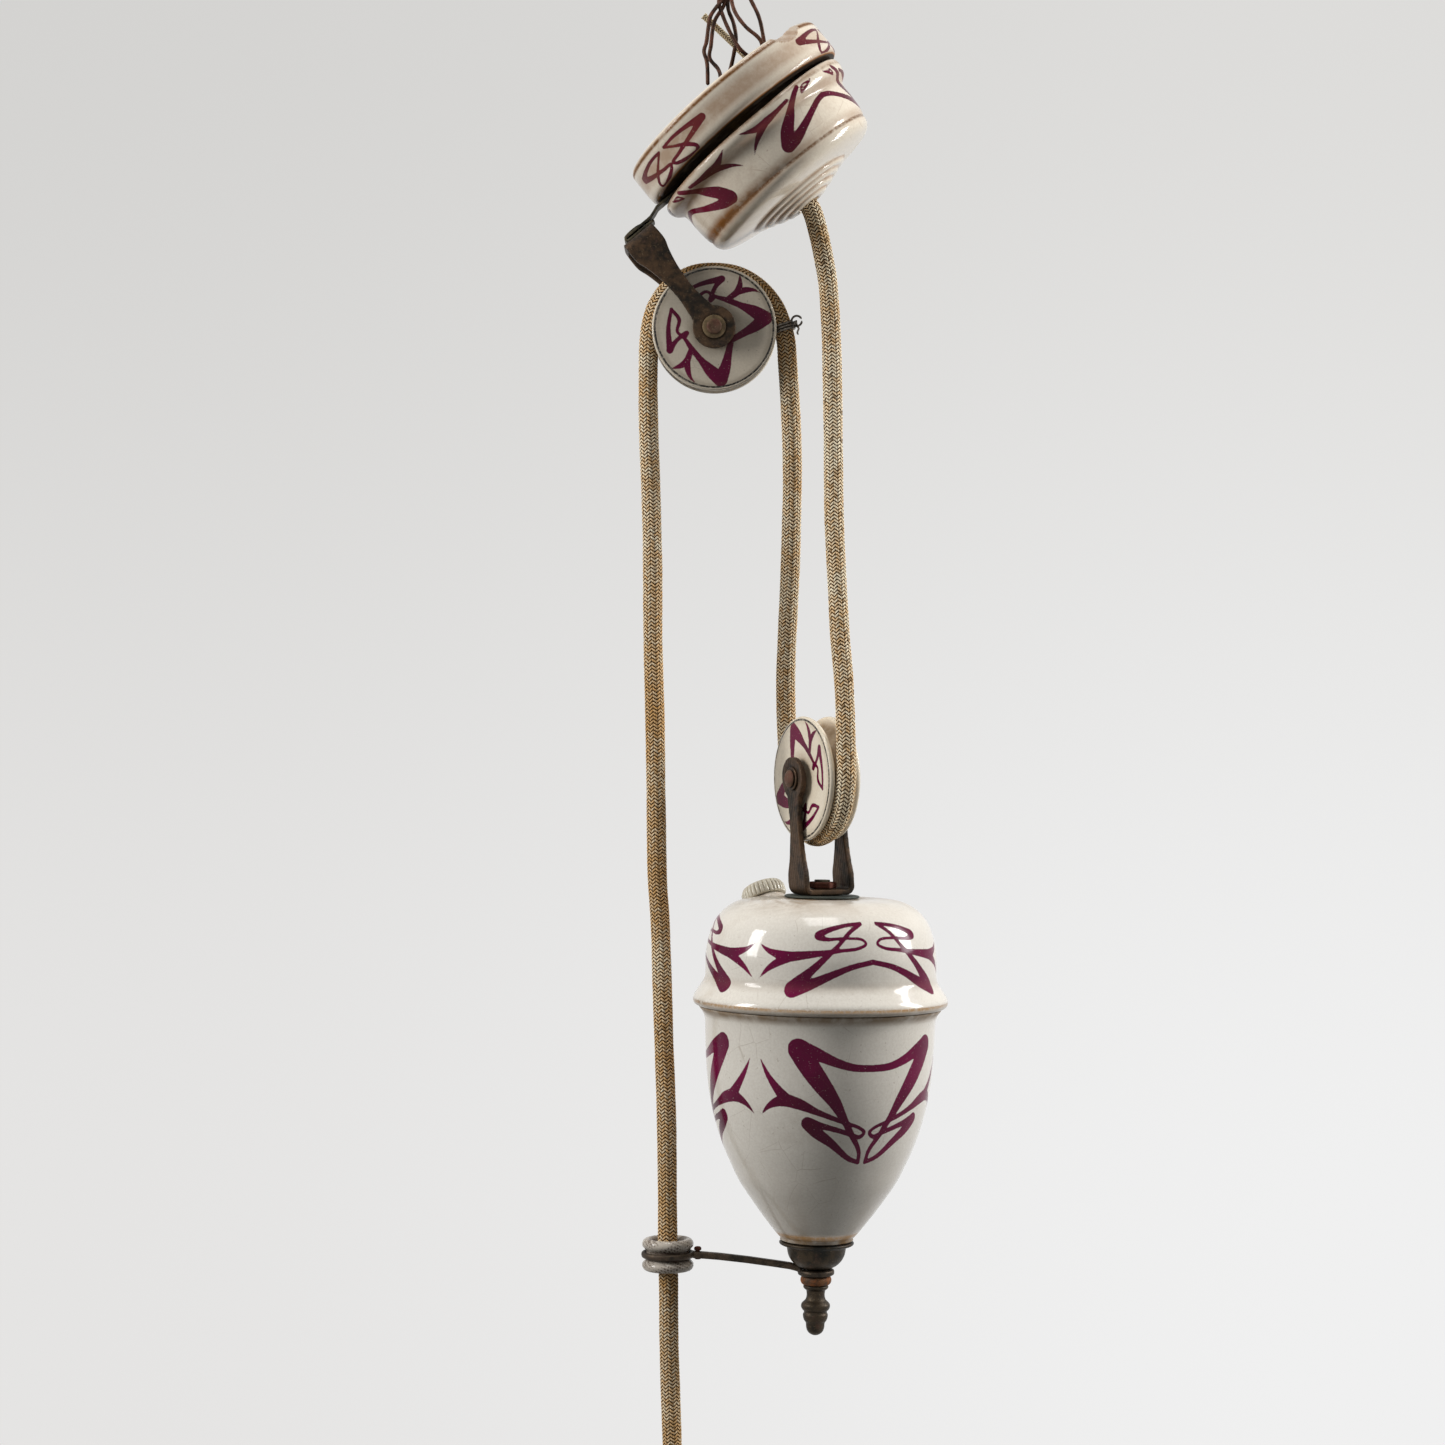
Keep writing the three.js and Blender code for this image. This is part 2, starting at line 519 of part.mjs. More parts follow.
const washerTop = gap + forkWasher.thick;
const forkFoot = washerTop + gap;
const forkTop = forkFoot + yoke.thick;
const seam = -weight.capHeight;
const bodyTop = seam - gap;
const bodyLow = bodyTop - weight.bodyHeight;
const cupTop = bodyLow - gap;
const armLevel = cupTop - arm.drop;
const rodLow = armLevel - 12;

function makeFork() {
  const height = lowerPulley[2] - weight.top[2] - forkFoot;
  const lean = (lowerPulley[0] - weight.top[0]) / height; // the legs stand out of plumb, foot flat
  const fork = bentYoke(height, weight.rodRadius + gap).rotateX(Math.PI).rotateZ(lowerPulleyTurn);
  fork.applyMatrix4(new THREE.Matrix4().makeShear(0, 0, 0, 0, lean, 0));
  const mesh = add(part, 'lower_fork', fork, 'bronze');
  mesh.position.set(weight.top[0], weight.top[1], weight.top[2] + forkFoot);

  const w = weightGroup;
  add(w, 'fork_washer', ring(weight.rodRadius + gap, forkWasher.radius, gap, washerTop, 32), 'iron');
  add(w, 'fork_nut', hexNut(forkNut.radius, weight.rodRadius + gap, forkTop + 2 * gap,
    forkTop + 2 * gap + forkNut.height), 'rust');
  add(w, 'tie_rod', rod(weight.rodRadius, rodLow, forkTop + 2 * gap + forkNut.height + 1, 20), 'iron');
}

function fillerPlaced(geometry) {
  const turn = new THREE.Matrix4().makeRotationY(filler.tilt);
  return geometry.applyMatrix4(turn).translate(filler.radius, 0, filler.seat).rotateZ(filler.azimuth);
}

// The urn's curve from its belly to its neck: share of the body's height, share of the way in.
const urn = [[0.185, 0.011], [0.3, 0.037], [0.43, 0.1], [0.57, 0.222], [0.674, 0.356], [0.743, 0.459],
  [0.82, 0.613], [0.931, 0.858], [1, 1]];

function makeWeight() {
  const { wall, rodRadius, spigot, shoulderRadius: s, rimRadius, bellyRadius, neckRadius,
    crownRadius } = weight;
  const hole = rodRadius + 0.8;
  const inside = s - wall;
  const outer = [[hole, 0], [crownRadius - 9, 0], [crownRadius, -0.3], [s - 16.5, -1.1], [s - 12, -2.9],
    [s - 8.3, -5.4], [s - 5.6, -8.3], [s - 3.3, -12], [s - 1.1, -18.9], [s, -27.9], [s, seam + 13.9],
    [s + 1.3, seam + 10.3], [rimRadius - 2, seam + 7.2], [rimRadius - 0.2, seam + 4.2],
    [rimRadius, seam + 2.6], [rimRadius - 0.5, seam + 1], [rimRadius - 2.3, seam]];
  const inner = [[inside + gap, seam], [inside + gap, seam + 12], [inside, seam + 18], [inside - 1.5, -20],
    [inside - 5, -13], [inside - 10, -8.4], [inside - 17, -wall - 0.6], [hole, -wall]];
  const dome = turned([...outer, ...inner], 40);
  const boss = fillerPlaced(rod(filler.bossRadius, -3.5, filler.boss, 28));
  const bore = fillerPlaced(rod(filler.bore, -14, filler.boss + 3, 20));
  add(weightGroup, 'weight_cap', cut(joined(dome, boss), bore), 'porcelain');

  const curve = (from, inwards) => urn.map(([t, share]) => [
    from - inwards - (bellyRadius - neckRadius) * share,
      bodyTop - weight.bodyHeight * t + inwards * 0.7 * t]);
  const outside = [[rimRadius - 2.7, bodyTop], [rimRadius - 3.4, bodyTop - 1.2],
    [bellyRadius + 0.5, bodyTop - 4], [bellyRadius, bodyTop - 6.6], ...curve(bellyRadius, 0)];
  const bowl = curve(bellyRadius, wall).filter(([r]) => r > hole + 2);
  const floor = bodyLow + 2 * wall;
  const spigotTop = bodyTop + spigot;
  const body = turned([[inside - 4, spigotTop], [inside - gap, spigotTop], [inside - gap, bodyTop],
    ...outside, [hole, bodyLow], [hole, floor], ...bowl.reverse(), [inside - 4, bodyTop - 6]], 40);
  add(weightGroup, 'weight_body', body, 'porcelain');

  const top = seam - ballast.below;
  const fill = curve(bellyRadius, wall + ballast.gap).filter(([r, z]) => r > hole + 9 && z < top - 2)
    .reverse();
  const widest = fill[fill.length - 1][0];
  add(weightGroup, 'ballast', turned([[hole + 1, fill[0][1]], ...fill, [widest, top], [hole + 1, top]],
    24), 'lead');

  const ribs = [];
  for (let i = 0; i < 2 * filler.ribs; i += 1) {
    const angle = (Math.PI * i) / filler.ribs;
    const r = filler.capRadius - (i % 2 ? 0.5 : 0);
    ribs.push(new THREE.Vector2(r * Math.cos(angle), r * Math.sin(angle)));
  }
  const capLow = filler.boss + gap;
  const knurl = new THREE.ExtrudeGeometry(new THREE.Shape(ribs),
    { depth: filler.capHeight - 2, bevelEnabled: false })
    .translate(0, 0, capLow);
  const crown = turned([[0, capLow + filler.capHeight - 2.5],
    [filler.capRadius - 0.6, capLow + filler.capHeight - 2.5],
    [filler.capRadius - 0.9, capLow + filler.capHeight - 1.2],
    [filler.capRadius - 2.6, capLow + filler.capHeight - 0.3], [0, capLow + filler.capHeight]], 40);
  const plug = rod(filler.bore - gap, capLow - filler.plug, capLow + 1, 20);
  add(weightGroup, 'filler_cap', fillerPlaced(joined(knurl, crown, plug)), 'resin');
}

function makeFinial() {
  const bore = weight.rodRadius + gap;
  const eyeTop = armLevel + arm.height / 2;
  const eyeLow = armLevel - arm.height / 2;
  add(weightGroup, 'finial_cup', turned([[bore, cupTop], [16.2, cupTop], [16.9, cupTop - 0.9],
    [16.2, cupTop - 1.8], [13.4, cupTop - 2.6], [12.9, cupTop - 5], [12.2, cupTop - 8],
    [9.2, cupTop - 11], [6.6, eyeTop + gap], [bore, eyeTop + gap]], 28), 'bronze');
  const nutTop = eyeLow - gap;
  add(weightGroup, 'finial_nut', turned([[bore, nutTop], [6.4, nutTop], [7, nutTop - 1.2], [7, nutTop - 2.6],
    [6.2, nutTop - 3.8], [bore, nutTop - 3.8]], 18), 'rust');
  const top = nutTop - 3.8 - gap;
  const socket = rodLow - gap;
  add(weightGroup, 'finial', turned([[0, socket], [bore, socket], [bore, top], [5.4, top],
    [5.6, top - 1.4], [4.5, top - 2], [4.1, top - 5], [4.7, top - 7], [6, top - 8], [6.5, top - 9.6],
    [5.9, top - 11.4], [5.2, top - 12], [5.5, top - 13.6], [5, top - 16], [4.4, top - 17.4],
    [3.7, top - 20.4], [2, top - 22.2], [0, top - 22.7]], 18), 'bronze');
}

// ---------------------------------------------------------------- guide arm and ring

function makeGuide() {
  const { centre, radius, height, bore, mouth, grooveRadius, groove } = guide;
  const half = height / 2;
  const side = [[bore, half - 4], [mouth - 1.4, half - 1.2], [mouth + 0.4, half], [radius - 1, half - 0.2],
    [radius, half - 1.4], [radius, groove / 2 + 1], [grooveRadius, groove / 2]];
  const profile = [...side, ...side.map(([r, z]) => [r, -z]).reverse()];
  add(part, 'guide_ring', turned(profile, 24).translate(...centre), 'greyPorcelain');

  const eyeCentre = [weight.top[0] + armLevel * Math.sin(weight.lean), 0, weight.top[2] + armLevel];
  const loopInner = grooveRadius + 0.5;
  const loopOuter = loopInner + arm.thick;
  const loopRing = ring(loopInner, loopOuter, -arm.height / 2, arm.height / 2, 30).translate(...centre);
  const eyeDisc = rod(arm.eyeRadius, -arm.height / 2, arm.height / 2, 24).translate(...eyeCentre);
  const from = centre[0] + loopInner + 0.8;
  const to = eyeCentre[0] - arm.eyeRadius + 1.5;
  const rise = (t) => centre[2] + (eyeCentre[2] - centre[2]) * (0.25 * t + 0.75 * t * t);
  const strip = [];
  const steps = 10;
  for (let i = 0; i <= steps; i += 1) strip.push([from + ((to - from) * i) / steps,
    rise(i / steps) + arm.height / 2]);
  for (let i = steps; i >= 0; i -= 1) strip.push([from + ((to - from) * i) / steps,
    rise(i / steps) - arm.height / 2]);
  const hole = rod(weight.rodRadius + gap, -6, 6, 24).rotateY(weight.lean).translate(...eyeCentre);
  const rivetAt = [from + 2.6, 0, centre[2]];
  const rivetHole = rod(1.2, -6, 6, 12).translate(...rivetAt);
  const body = joined(loopRing, plateXZ(strip, 4.4), eyeDisc);
  add(part, 'guide_arm', cut(body, hole, rivetHole), 'bronze');
  const above = arm.height / 2 + 0.5;
  const pin = turned([[0, -above - 0.8], [1.8, -above - 0.6], [1.8, -above], [0.9, -above], [0.9, above],
    [arm.rivetRadius, above], [arm.rivetRadius, above + arm.rivetHeight - 1.6],
    [0, above + arm.rivetHeight - 1]], 12);
  add(part, 'arm_rivet', pin.translate(...rivetAt), 'rust');
}

// ---------------------------------------------------------------- cord, stop, leads and the lamp's grip

function makeCords() {
  const route = curveThrough([...runA, ...loop, ...runB, ...arch, ...runC]);
  route.arcLengthDivisions = 2000;
  const count = runA.length + loop.length + runB.length + arch.length + runC.length;
  const lengths = route.getLengths();
  const total = lengths[lengths.length - 1];
  const shareAt = (index) => lengths[Math.round((index / (count - 1)) * route.arcLengthDivisions)] / total;
  const afterLoop = runA.length + loop.length;
  const archStart = afterLoop + runB.length;
  const archEnd = archStart + arch.length;
  const stretches = [ // name, first and last point of the route, steps
    ['cord_run_a', 0, runA.length, 18],
    ['cord_loop', runA.length, afterLoop - 1, 16],
    ['cord_run_b', afterLoop - 1, afterLoop + 7, 9],
    ['cord_run_b_top', afterLoop + 7, archStart + 1, 8],
    ['cord_arch', archStart + 1, archEnd, 18],
    ['cord_run_c_top', archEnd, archEnd + 3, 6],
    ['cord_run_c', archEnd + 3, count - 1, 24],
  ];
  stretches.forEach(([name, first, last, steps]) => {
    const from = shareAt(first) + (first ? gap / 2 / total : 0);
    const to = shareAt(last) - gap / 2 / total;
    add(part, name, swept(new Stretch(route, from, to), cord.radius, steps, cord.sides), 'braid');
  });
}

function makeStop() {
  const inner = cord.radius + 0.35;
  const outer = inner + stop.wire;
  const outline = [];
  for (let i = 0; i <= 16; i += 1) {
    const angle = -stop.reach + (2 * stop.reach * i) / 16;
    outline.push(new THREE.Vector2(outer * Math.cos(angle), outer * Math.sin(angle)));
  }
  for (let i = 16; i >= 0; i -= 1) {
    const angle = -stop.reach + (2 * stop.reach * i) / 16;
    outline.push(new THREE.Vector2(inner * Math.cos(angle), inner * Math.sin(angle)));
  }
  const band = new THREE.ExtrudeGeometry(new THREE.Shape(outline),
    { depth: stop.height, bevelEnabled: false })
    .translate(0, 0, -stop.height / 2);
  const wireEye = new THREE.TorusGeometry(stop.eye, stop.wire / 2 + 0.1, 8, 16).rotateX(Math.PI / 2)
    .translate(outer + stop.eye - 0.3, 0, 1);
  const mesh = add(part, 'stop_wire', joined(band, wireEye), 'iron');
  mesh.position.set(...stop.centre);
  mesh.rotation.y = -stop.lean;
}

function makeLeads() {
  add(part, 'insulated_lead', swept(curveThrough(insulatedLead), 1.5, 14, 8), 'insulation');
}

function makeGrip() {
  const group = new THREE.Group();
  group.position.set(...grip.top);
  group.rotation.y = -grip.lean;
  part.add(group);
  const bore = cord.radius + 0.5;
  const low = -grip.length;
  const socket = low + 4;
  const bell = turned([[bore, 0], [grip.neck - 0.4, 0], [grip.neck, -0.6], [grip.neck + 0.8, -7],
    [grip.radius - 2, -13], [grip.radius, -17], [grip.radius, low + 1], [grip.radius - 1, low],
    [grip.tubeRadius + gap, low], [grip.tubeRadius + gap, socket], [bore, socket]], 24);
  add(group, 'lamp_cord_grip', bell, 'bronze');
  const nutTop = low - gap;
  const nutLow = nutTop - grip.nutHeight;
  add(group, 'lamp_grip_nut', hexNut(grip.nutRadius, grip.tubeRadius + gap, nutLow, nutTop), 'brass');
  const tubeLow = nutLow - gap;
  add(group, 'lamp_flange', turned([[grip.tubeBore, socket - gap], [grip.tubeRadius, socket - gap],
    [grip.tubeRadius, tubeLow], [grip.flangeRadius - 1, tubeLow], [grip.flangeRadius, tubeLow - 1],
    [grip.flangeRadius, tubeLow - grip.flangeThick], [grip.tubeBore, tubeLow - grip.flangeThick]], 30),
    'brass');
}

makeCeiling();
makeRoseRing();
makeRoseCover();
makeStrap();
makeRoseInside();
makeUpperPulley();
makeLowerPulley();
makeFork();
makeWeight();
makeFinial();
makeGuide();
makeCords();
makeStop();
makeLeads();
makeGrip();

export default part;
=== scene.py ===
# Rise-and-fall lamp suspension: a porcelain ceiling rose, two porcelain pulleys and a porcelain
# counterweight on one braided cotton cord. Shapes are worked out in millimetres and placed in metres.
import math
import bpy
import bmesh
import numpy as np
from mathutils import Matrix, Vector


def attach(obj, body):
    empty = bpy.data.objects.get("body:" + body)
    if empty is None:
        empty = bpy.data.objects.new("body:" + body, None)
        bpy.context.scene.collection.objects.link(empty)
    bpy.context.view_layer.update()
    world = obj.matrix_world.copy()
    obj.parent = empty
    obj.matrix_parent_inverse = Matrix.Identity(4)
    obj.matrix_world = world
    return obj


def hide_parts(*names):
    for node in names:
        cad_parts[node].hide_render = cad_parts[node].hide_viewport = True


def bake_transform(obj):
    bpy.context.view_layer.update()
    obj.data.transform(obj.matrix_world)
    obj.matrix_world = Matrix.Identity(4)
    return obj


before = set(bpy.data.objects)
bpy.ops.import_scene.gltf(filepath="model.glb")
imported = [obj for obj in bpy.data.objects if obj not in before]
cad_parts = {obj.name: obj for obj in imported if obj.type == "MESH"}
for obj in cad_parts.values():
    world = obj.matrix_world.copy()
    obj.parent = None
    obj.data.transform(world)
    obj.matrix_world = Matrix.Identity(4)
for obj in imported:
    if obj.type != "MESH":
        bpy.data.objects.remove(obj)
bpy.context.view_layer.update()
scene = bpy.context.scene
print("frame loaded:", len(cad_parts), "nodes")

cameraSettings = {"place": (-0.0056, -1.386, -0.395), "lens": 76.7, "sensor": 36.0}
cameraData = bpy.data.cameras.new("camera")
cameraData.lens = cameraSettings["lens"]
cameraData.sensor_width = cameraSettings["sensor"]
camera = bpy.data.objects.new("camera", cameraData)
camera.location = cameraSettings["place"]
camera.rotation_euler = (math.pi / 2, 0, 0)
scene.collection.objects.link(camera)
scene.camera = camera

# Places of the tilted groups.
mm = 0.001
roseTilt = math.radians(39.6)
forkTurn = math.radians(-64)


def at(x, y, z):
    return Matrix.Translation((x * mm, y * mm, z * mm))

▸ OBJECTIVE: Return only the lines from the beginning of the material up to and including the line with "[0.82, 0.613], [0.931, 0.858], [1, 1]];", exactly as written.

▸ EXPECTED ANSWER:
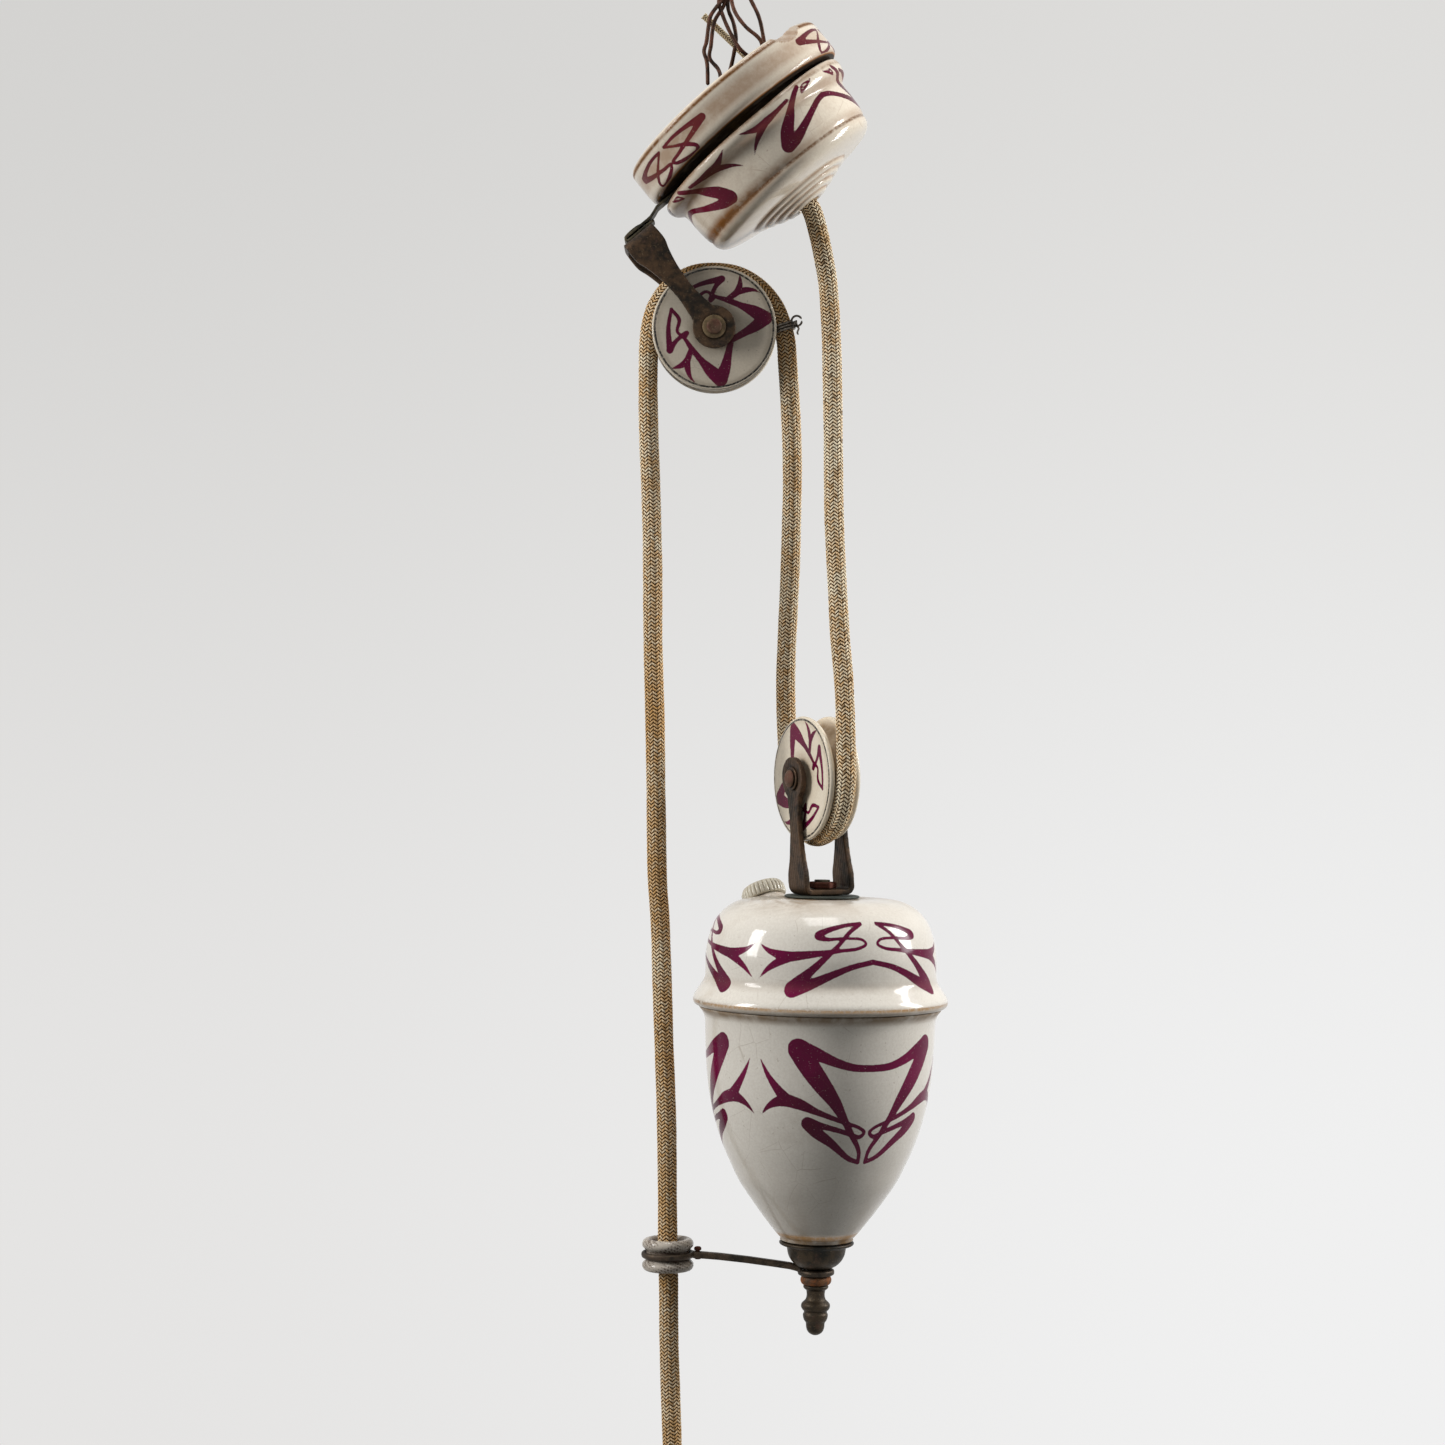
Keep writing the three.js and Blender code for this image. This is part 2, starting at line 519 of part.mjs. More parts follow.
const washerTop = gap + forkWasher.thick;
const forkFoot = washerTop + gap;
const forkTop = forkFoot + yoke.thick;
const seam = -weight.capHeight;
const bodyTop = seam - gap;
const bodyLow = bodyTop - weight.bodyHeight;
const cupTop = bodyLow - gap;
const armLevel = cupTop - arm.drop;
const rodLow = armLevel - 12;

function makeFork() {
  const height = lowerPulley[2] - weight.top[2] - forkFoot;
  const lean = (lowerPulley[0] - weight.top[0]) / height; // the legs stand out of plumb, foot flat
  const fork = bentYoke(height, weight.rodRadius + gap).rotateX(Math.PI).rotateZ(lowerPulleyTurn);
  fork.applyMatrix4(new THREE.Matrix4().makeShear(0, 0, 0, 0, lean, 0));
  const mesh = add(part, 'lower_fork', fork, 'bronze');
  mesh.position.set(weight.top[0], weight.top[1], weight.top[2] + forkFoot);

  const w = weightGroup;
  add(w, 'fork_washer', ring(weight.rodRadius + gap, forkWasher.radius, gap, washerTop, 32), 'iron');
  add(w, 'fork_nut', hexNut(forkNut.radius, weight.rodRadius + gap, forkTop + 2 * gap,
    forkTop + 2 * gap + forkNut.height), 'rust');
  add(w, 'tie_rod', rod(weight.rodRadius, rodLow, forkTop + 2 * gap + forkNut.height + 1, 20), 'iron');
}

function fillerPlaced(geometry) {
  const turn = new THREE.Matrix4().makeRotationY(filler.tilt);
  return geometry.applyMatrix4(turn).translate(filler.radius, 0, filler.seat).rotateZ(filler.azimuth);
}

// The urn's curve from its belly to its neck: share of the body's height, share of the way in.
const urn = [[0.185, 0.011], [0.3, 0.037], [0.43, 0.1], [0.57, 0.222], [0.674, 0.356], [0.743, 0.459],
  [0.82, 0.613], [0.931, 0.858], [1, 1]];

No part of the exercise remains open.